Originally published October 8, 2010
Pretty much everyone, myself included, really hates the Westboro Baptist Church.
They’re bigots and they’re just awful people. It takes a certain kind of a person to stand at any funeral, let alone a soldier’s, and hold up signs reading “God hates fags” and “Thank God for dead soldiers.”
I’m pretty crass, and I’ve been known to, on occasion, throw some not-so-nice words around. But writing what they print on those signs was hard for even me to do.
Here’s an even harder thing to write – they have every right to do what they’re doing.
I’m not saying they should or that I agree with them, but they are practicing their First Amendment rights, just like I’m doing in writing this column.
Fred Phelps and his bat shit crazy clan have been picketing soldiers’ funerals for years and years. They travel the country to do it and made quite an impact and garnered a lot of media attention.
So why am I writing about them now, when they’re essentially old news?
The church has been sued by Albert Snyder, whose son was killed in Iraq in 2006. The case, which had been tossed out by a federal appeals court, but an appeal was heard by the Supreme Court for the first time on Wednesday.
In front of the high court, Snyder asked the justices to reinstate a $5 million verdict against the members of the Topeka, Kan., church. The case is laden with emotions.
“I had one chance to bury my son, and it was taken from me,” Snyder told the court.
And he’s right. He is mind-numbingly right. I’ve covered soldiers’ funerals and written stories about their lives. I’ve talked to their families, their friends and their fellow soldiers.
I’ve watched as those flag-draped coffins are unloaded. Every funeral is sad, but watching one where the dead person is usually about my age and died fighting for this country – it gets emotional for everyone involved.

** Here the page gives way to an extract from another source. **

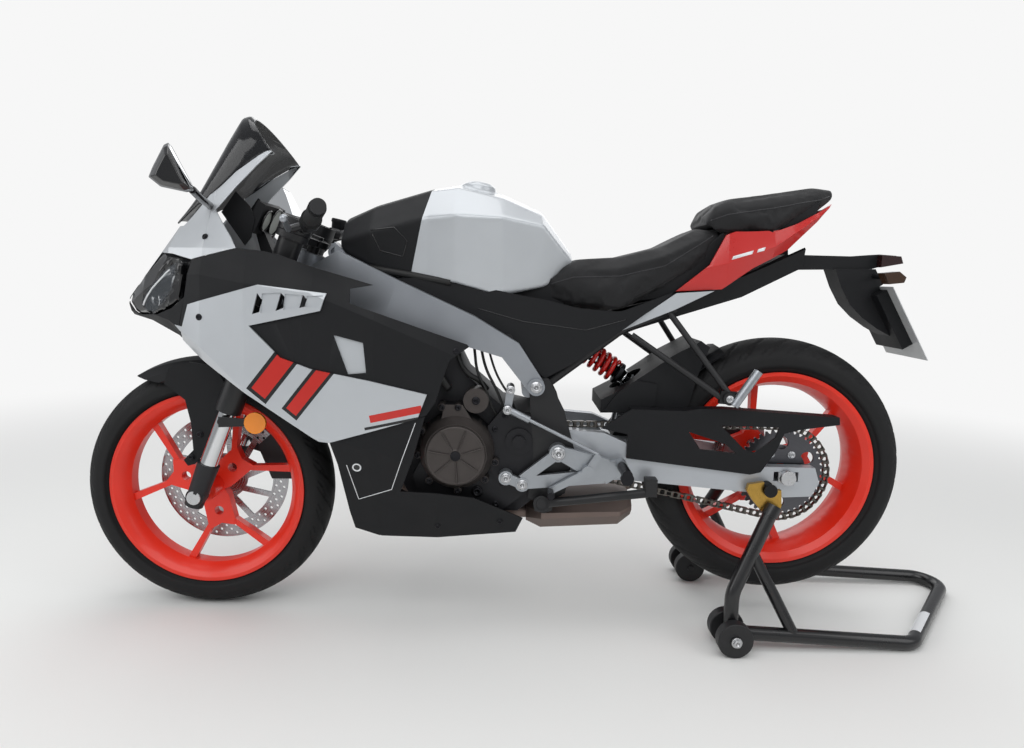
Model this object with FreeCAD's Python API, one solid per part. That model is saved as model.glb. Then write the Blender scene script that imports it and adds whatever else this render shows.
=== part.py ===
"""Sport bike of the small sport class, held by a rear paddock stand.

Millimetres. +X points to the rear, -Y to the bike's left side and +Z up. Each piece is modelled with
the front axle at X = 0 on the ground Z = 0, and all are shifted along X at the end, so that the
origin lies below the middle of the whole length.
"""
import os
from math import acos, atan2, cos, degrees, hypot, pi, radians, sin, sqrt, tan

import FreeCAD, Part

os.makedirs("parts", exist_ok=True)

# Wheels and chassis
WHEELBASE = 1350.0
FRONT_TYRE_R = 292.9
FRONT_TYRE_W = 110.0
REAR_TYRE_R = 305.9
REAR_TYRE_W = 150.0
RIM_FLANGE_R = 230.8
BEAD_SEAT_R = 217.0
FRONT_RIM_W = 94.0
REAR_RIM_W = 132.0
REAR_LIFT = 73.0
RAKE_LEVEL = 24.1
TRAIL_LEVEL = 102.0
FORK_Y = 100.0
STANCHION_R = 20.5
FORK_OUTER_R = 27.0
FRONT_AXLE_R = 10.0
REAR_AXLE_R = 10.0
AXLE_PLAY = 0.05
PIVOT_PLAY = 0.05

# Brakes and drive
FRONT_DISC_R = 160.0
REAR_DISC_R = 110.0
DISC_T = 4.5
FRONT_DISC_Y = 66.0
REAR_DISC_Y = 74.0
CHAIN_PITCH = 15.875
REAR_TEETH = 42
FRONT_TEETH = 15
CHAIN_Y = -88.0
SPROCKET_T = 6.0

# Bodywork
PANEL_T = 4.0
BLADE_T = 5.0
SCREEN_T = 3.0
POCKET_FLOOR = 2.2
VANE_T = 3.0
SEAM = 0.3

# Bars, pipes and rails
BAR_R = 11.0
GRIP_R = 17.0
LEVER_R = 6.0
TOP_YOKE_T = 16.0
BOTTOM_YOKE_T = 28.0
HEADER_R = 18.0
HEADER_BEND = 44.0
OUTLET_R = 26.0
RAIL_R = 11.0
RAIL_BEND = 60.0
PEG_R = 11.0

# Paddock stand
STAND_TUBE_R = 16.0
STAND_BEND = 52.0
STAND_LEG_BEND = 70.0
ROLLER_R = 39.0
ROLLER_W = 26.0

ORIGIN_SHIFT = -803.25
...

Yet I still argue the group, deemed psychological terrorists by veterans groups and 42 senators, has the right to do what it does.
No one agrees with what they’re doing. Literally no one with the exception of the 70 or so members of the congregation. They have no apologists.
Eliminating a group’s right to free speech is one hell of a slippery slope. Much of the U.S. has been built on the First Amendment, and even the consideration of snapping those rights away from anyone needs to be met with serious concern and caution.
Think about it. If the Westboro Baptist Church isn’t allowed to hold its protests, what’s to stop governments from stopping other kinds of protests. What’s to stop the courts from censoring newspapers and TV stations? Very little.
Sure, it may seem like a huge jump from stopping a bunch of bigots from tormenting solders’ families to stopping the Chicago Tribune from printing an editorial people in power don’t agree with.
And as someone who paid his rent this month with money I earned because the First Amendment allows for freedom of the press, that scares the hell out of me.
I think Voltaire said it best: “I do not agree with what you have to say, but I’ll defend to the death your right to say it.”
I may not be willing to fight to the death for the Phelps clan, but I was willing to write this column.